> [Exercise brief]: Reproduce the data in its entirety, exactly as supplied.

> [Stored data]:
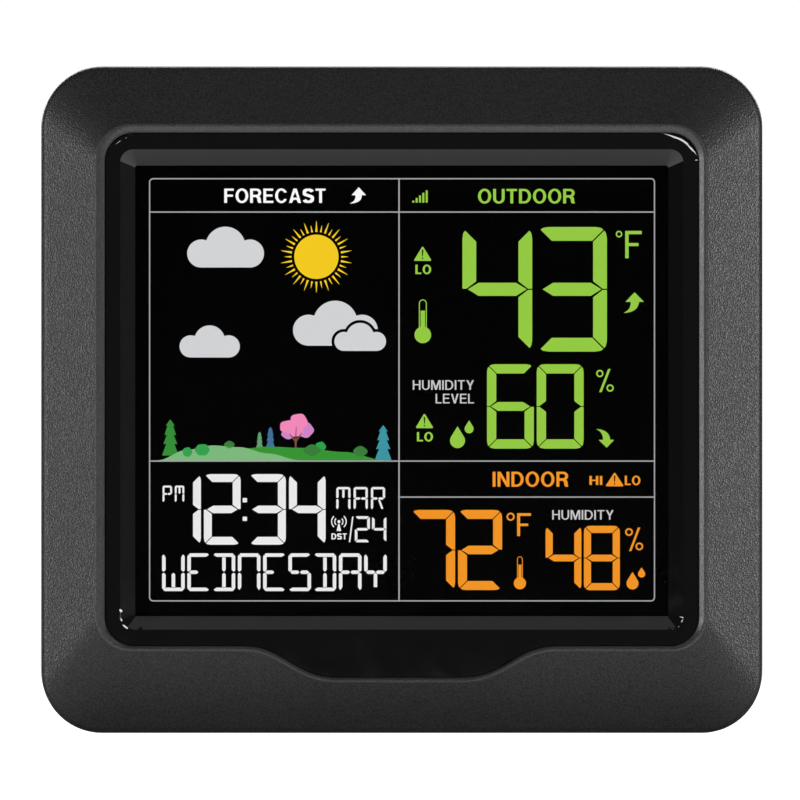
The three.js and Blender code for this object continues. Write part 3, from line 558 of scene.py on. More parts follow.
def glyph(ch, s, h):
    """A plain upright letter, one unit high: its width and its outlines. s is the stem's width, h the bar's."""
    if ch == "I":
        return s, [[(0, 0), (s, 0), (s, 1), (0, 1)]]
    if ch == "L":
        return 0.54, [[(0, 0), (s, 0), (s, 1 - h), (0.54, 1 - h), (0.54, 1), (0, 1)]]
    if ch == "F":
        return 0.58, [[(0, 0), (0.58, 0), (0.58, h), (s, h), (s, 0.42), (0.53, 0.42), (0.53, 0.42 + h), (s, 0.42 + h), (s, 1), (0, 1)]]
    if ch == "E":
        return 0.61, [[(0, 0), (0.6, 0), (0.6, h), (s, h), (s, 0.41), (0.56, 0.41), (0.56, 0.41 + h), (s, 0.41 + h), (s, 1 - h), (0.61, 1 - h), (0.61, 1), (0, 1)]]
    if ch == "T":
        m = 0.31
        return 0.62, [[(0, 0), (0.62, 0), (0.62, h), (m + s / 2, h), (m + s / 2, 1), (m - s / 2, 1), (m - s / 2, h), (0, h)]]
    if ch == "H":
        return 0.68, [[(0, 0), (s, 0), (s, 0.41), (0.68 - s, 0.41), (0.68 - s, 0), (0.68, 0), (0.68, 1), (0.68 - s, 1), (0.68 - s, 0.41 + h), (s, 0.41 + h), (s, 1), (0, 1)]]
    if ch == "N":
        return 0.69, [[(0, 0), (s * 1.05, 0), (0.69 - s, 0.66), (0.69 - s, 0), (0.69, 0), (0.69, 1), (0.69 - s * 1.05, 1), (s, 0.34), (s, 1), (0, 1)]]
    if ch == "M":
        return 0.84, [[(0, 0), (s * 1.4, 0), (0.42, 0.68), (0.84 - s * 1.4, 0), (0.84, 0), (0.84, 1), (0.84 - s * 0.95, 1), (0.84 - s * 0.95, 0.24), (0.42 + s * 0.5, 1), (0.42 - s * 0.5, 1), (s * 0.95, 0.24), (s * 0.95, 1), (0, 1)]]
    if ch == "V":
        return 0.68, [[(0, 0), (s * 1.12, 0), (0.34, 0.74), (0.68 - s * 1.12, 0), (0.68, 0), (0.34 + s * 0.56, 1), (0.34 - s * 0.56, 1)]]
    if ch == "Y":
        return 0.68, [[(0, 0), (s * 1.2, 0), (0.34, 0.42), (0.68 - s * 1.2, 0), (0.68, 0), (0.34 + s / 2, 0.62), (0.34 + s / 2, 1), (0.34 - s / 2, 1), (0.34 - s / 2, 0.62)]]
    if ch == "A":
        return 0.74, [
            [(0.37 - s * 0.58, 0), (0.37 + s * 0.58, 0), (0.74, 1), (0.74 - s * 1.1, 1), (0.74 - s * 1.1 - 0.08, 0.78), (s * 1.1 + 0.08, 0.78), (s * 1.1, 1), (0, 1)],
            [(0.37, 0.24), (0.37 + 0.3 * (0.62 - s), 0.78 - h), (0.37 - 0.3 * (0.62 - s), 0.78 - h)]]
    if ch == "O":
        return 0.78, [arc(0.39, 0.5, 0.39, 0.515, 0, 352, 44), arc(0.39, 0.5, 0.39 - s, 0.515 - h, 0, 350, 36)]
    if ch == "D":
        return 0.71, [
            [(0, 0), (0.32, 0)] + arc(0.32, 0.5, 0.39, 0.5, 80, -80, 20) + [(0.32, 1), (0, 1)],
            [(s, h), (0.31, h)] + arc(0.31, 0.5, 0.39 - s + 0.01, 0.5 - h, 80, -80, 18) + [(0.31, 1 - h), (s, 1 - h)]]
    if ch == "C":
        return 0.74, [arc(0.38, 0.5, 0.38, 0.515, 28, 332, 36) + arc(0.38, 0.5, 0.38 - s, 0.515 - h, 325, 35, 32)]
    if ch == "U":
        return 0.68, [[(0, 0), (s, 0), (s, 0.66)] + arc(0.34, 0.66, 0.34 - s, 0.355 - h, 170, 370 - 0, 16) [:-1] + [(0.68 - s, 0.66), (0.68 - s, 0), (0.68, 0), (0.68, 0.64)] + arc(0.34, 0.66, 0.34, 0.355, 0, -180, 20) + [(0, 0.64)]]
    if ch == "P":
        return 0.66, [
            [(0, 0), (0.38, 0)] + arc(0.38, 0.3, 0.28, 0.3, 80, -80, 14) + [(0.38, 0.6), (s, 0.6), (s, 1), (0, 1)],
            [(s, h), (0.36, h)] + arc(0.36, 0.3, 0.28 - s + 0.02, 0.3 - h, 80, -80, 12) + [(0.36, 0.6 - h), (s, 0.6 - h)]]
    if ch == "R":
        return 0.7, [
            [(0, 0), (0.4, 0)] + arc(0.4, 0.29, 0.28, 0.29, 80, -40, 12) + [(0.56, 0.53), (0.64, 0.64), (0.66, 0.88), (0.7, 1), (0.7 - s * 1.12, 1), (0.45, 0.86), (0.44, 0.7), (0.36, 0.6), (s, 0.6), (s, 1), (0, 1)],
            [(s, h), (0.38, h)] + arc(0.38, 0.29, 0.28 - s + 0.02, 0.29 - h, 80, -80, 12) + [(0.38, 0.58 - h), (s, 0.58 - h)]]
    if ch == "S":
        path = arc(0.33, 0.29, 0.25, 0.21, 18, 215, 16) + arc(0.33, 0.71, 0.26, 0.215, 45, -158, 18)
        wide = []
        for i, (x, y) in enumerate(path):
            a, b = path[max(i - 1, 0)], path[min(i + 1, len(path) - 1)]
            dx, dy = b[0] - a[0], b[1] - a[1]
            n = math.hypot(dx, dy)
            w = (s * abs(dy / n) + h * abs(dx / n)) / 2
            wide.append((x, y, -dy / n * w, dx / n * w))
        return 0.66, [[(x + u, y + v) for x, y, u, v in wide] + [(x - u, y - v) for x, y, u, v in reversed(wide)]]
    raise ValueError(ch)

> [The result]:
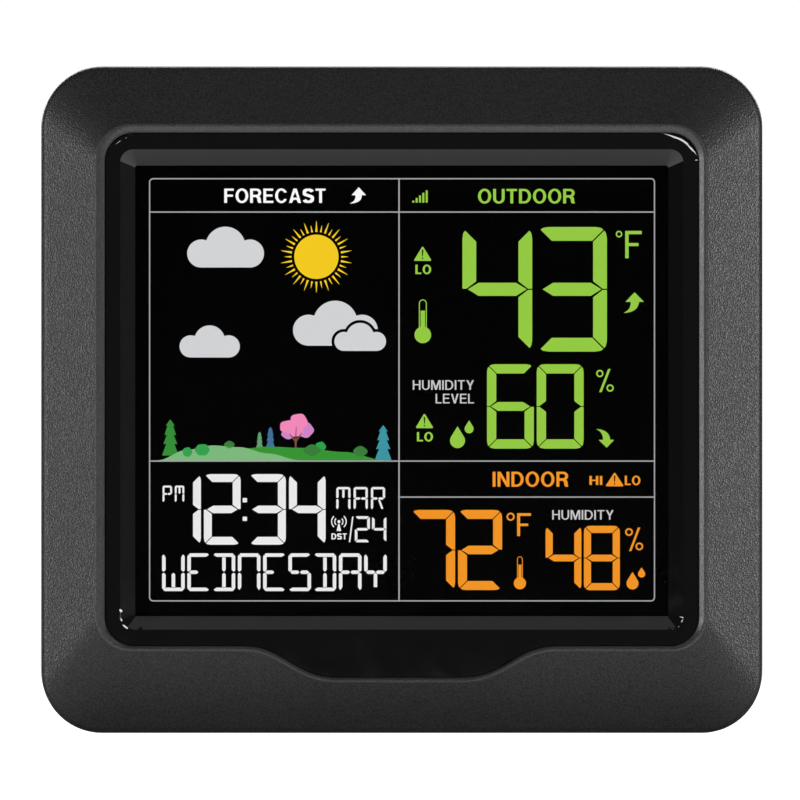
The three.js and Blender code for this object continues. Write part 3, from line 558 of scene.py on. More parts follow.
def glyph(ch, s, h):
    """A plain upright letter, one unit high: its width and its outlines. s is the stem's width, h the bar's."""
    if ch == "I":
        return s, [[(0, 0), (s, 0), (s, 1), (0, 1)]]
    if ch == "L":
        return 0.54, [[(0, 0), (s, 0), (s, 1 - h), (0.54, 1 - h), (0.54, 1), (0, 1)]]
    if ch == "F":
        return 0.58, [[(0, 0), (0.58, 0), (0.58, h), (s, h), (s, 0.42), (0.53, 0.42), (0.53, 0.42 + h), (s, 0.42 + h), (s, 1), (0, 1)]]
    if ch == "E":
        return 0.61, [[(0, 0), (0.6, 0), (0.6, h), (s, h), (s, 0.41), (0.56, 0.41), (0.56, 0.41 + h), (s, 0.41 + h), (s, 1 - h), (0.61, 1 - h), (0.61, 1), (0, 1)]]
    if ch == "T":
        m = 0.31
        return 0.62, [[(0, 0), (0.62, 0), (0.62, h), (m + s / 2, h), (m + s / 2, 1), (m - s / 2, 1), (m - s / 2, h), (0, h)]]
    if ch == "H":
        return 0.68, [[(0, 0), (s, 0), (s, 0.41), (0.68 - s, 0.41), (0.68 - s, 0), (0.68, 0), (0.68, 1), (0.68 - s, 1), (0.68 - s, 0.41 + h), (s, 0.41 + h), (s, 1), (0, 1)]]
    if ch == "N":
        return 0.69, [[(0, 0), (s * 1.05, 0), (0.69 - s, 0.66), (0.69 - s, 0), (0.69, 0), (0.69, 1), (0.69 - s * 1.05, 1), (s, 0.34), (s, 1), (0, 1)]]
    if ch == "M":
        return 0.84, [[(0, 0), (s * 1.4, 0), (0.42, 0.68), (0.84 - s * 1.4, 0), (0.84, 0), (0.84, 1), (0.84 - s * 0.95, 1), (0.84 - s * 0.95, 0.24), (0.42 + s * 0.5, 1), (0.42 - s * 0.5, 1), (s * 0.95, 0.24), (s * 0.95, 1), (0, 1)]]
    if ch == "V":
        return 0.68, [[(0, 0), (s * 1.12, 0), (0.34, 0.74), (0.68 - s * 1.12, 0), (0.68, 0), (0.34 + s * 0.56, 1), (0.34 - s * 0.56, 1)]]
    if ch == "Y":
        return 0.68, [[(0, 0), (s * 1.2, 0), (0.34, 0.42), (0.68 - s * 1.2, 0), (0.68, 0), (0.34 + s / 2, 0.62), (0.34 + s / 2, 1), (0.34 - s / 2, 1), (0.34 - s / 2, 0.62)]]
    if ch == "A":
        return 0.74, [
            [(0.37 - s * 0.58, 0), (0.37 + s * 0.58, 0), (0.74, 1), (0.74 - s * 1.1, 1), (0.74 - s * 1.1 - 0.08, 0.78), (s * 1.1 + 0.08, 0.78), (s * 1.1, 1), (0, 1)],
            [(0.37, 0.24), (0.37 + 0.3 * (0.62 - s), 0.78 - h), (0.37 - 0.3 * (0.62 - s), 0.78 - h)]]
    if ch == "O":
        return 0.78, [arc(0.39, 0.5, 0.39, 0.515, 0, 352, 44), arc(0.39, 0.5, 0.39 - s, 0.515 - h, 0, 350, 36)]
    if ch == "D":
        return 0.71, [
            [(0, 0), (0.32, 0)] + arc(0.32, 0.5, 0.39, 0.5, 80, -80, 20) + [(0.32, 1), (0, 1)],
            [(s, h), (0.31, h)] + arc(0.31, 0.5, 0.39 - s + 0.01, 0.5 - h, 80, -80, 18) + [(0.31, 1 - h), (s, 1 - h)]]
    if ch == "C":
        return 0.74, [arc(0.38, 0.5, 0.38, 0.515, 28, 332, 36) + arc(0.38, 0.5, 0.38 - s, 0.515 - h, 325, 35, 32)]
    if ch == "U":
        return 0.68, [[(0, 0), (s, 0), (s, 0.66)] + arc(0.34, 0.66, 0.34 - s, 0.355 - h, 170, 370 - 0, 16) [:-1] + [(0.68 - s, 0.66), (0.68 - s, 0), (0.68, 0), (0.68, 0.64)] + arc(0.34, 0.66, 0.34, 0.355, 0, -180, 20) + [(0, 0.64)]]
    if ch == "P":
        return 0.66, [
            [(0, 0), (0.38, 0)] + arc(0.38, 0.3, 0.28, 0.3, 80, -80, 14) + [(0.38, 0.6), (s, 0.6), (s, 1), (0, 1)],
            [(s, h), (0.36, h)] + arc(0.36, 0.3, 0.28 - s + 0.02, 0.3 - h, 80, -80, 12) + [(0.36, 0.6 - h), (s, 0.6 - h)]]
    if ch == "R":
        return 0.7, [
            [(0, 0), (0.4, 0)] + arc(0.4, 0.29, 0.28, 0.29, 80, -40, 12) + [(0.56, 0.53), (0.64, 0.64), (0.66, 0.88), (0.7, 1), (0.7 - s * 1.12, 1), (0.45, 0.86), (0.44, 0.7), (0.36, 0.6), (s, 0.6), (s, 1), (0, 1)],
            [(s, h), (0.38, h)] + arc(0.38, 0.29, 0.28 - s + 0.02, 0.29 - h, 80, -80, 12) + [(0.38, 0.58 - h), (s, 0.58 - h)]]
    if ch == "S":
        path = arc(0.33, 0.29, 0.25, 0.21, 18, 215, 16) + arc(0.33, 0.71, 0.26, 0.215, 45, -158, 18)
        wide = []
        for i, (x, y) in enumerate(path):
            a, b = path[max(i - 1, 0)], path[min(i + 1, len(path) - 1)]
            dx, dy = b[0] - a[0], b[1] - a[1]
            n = math.hypot(dx, dy)
            w = (s * abs(dy / n) + h * abs(dx / n)) / 2
            wide.append((x, y, -dy / n * w, dx / n * w))
        return 0.66, [[(x + u, y + v) for x, y, u, v in wide] + [(x - u, y - v) for x, y, u, v in reversed(wide)]]
    raise ValueError(ch)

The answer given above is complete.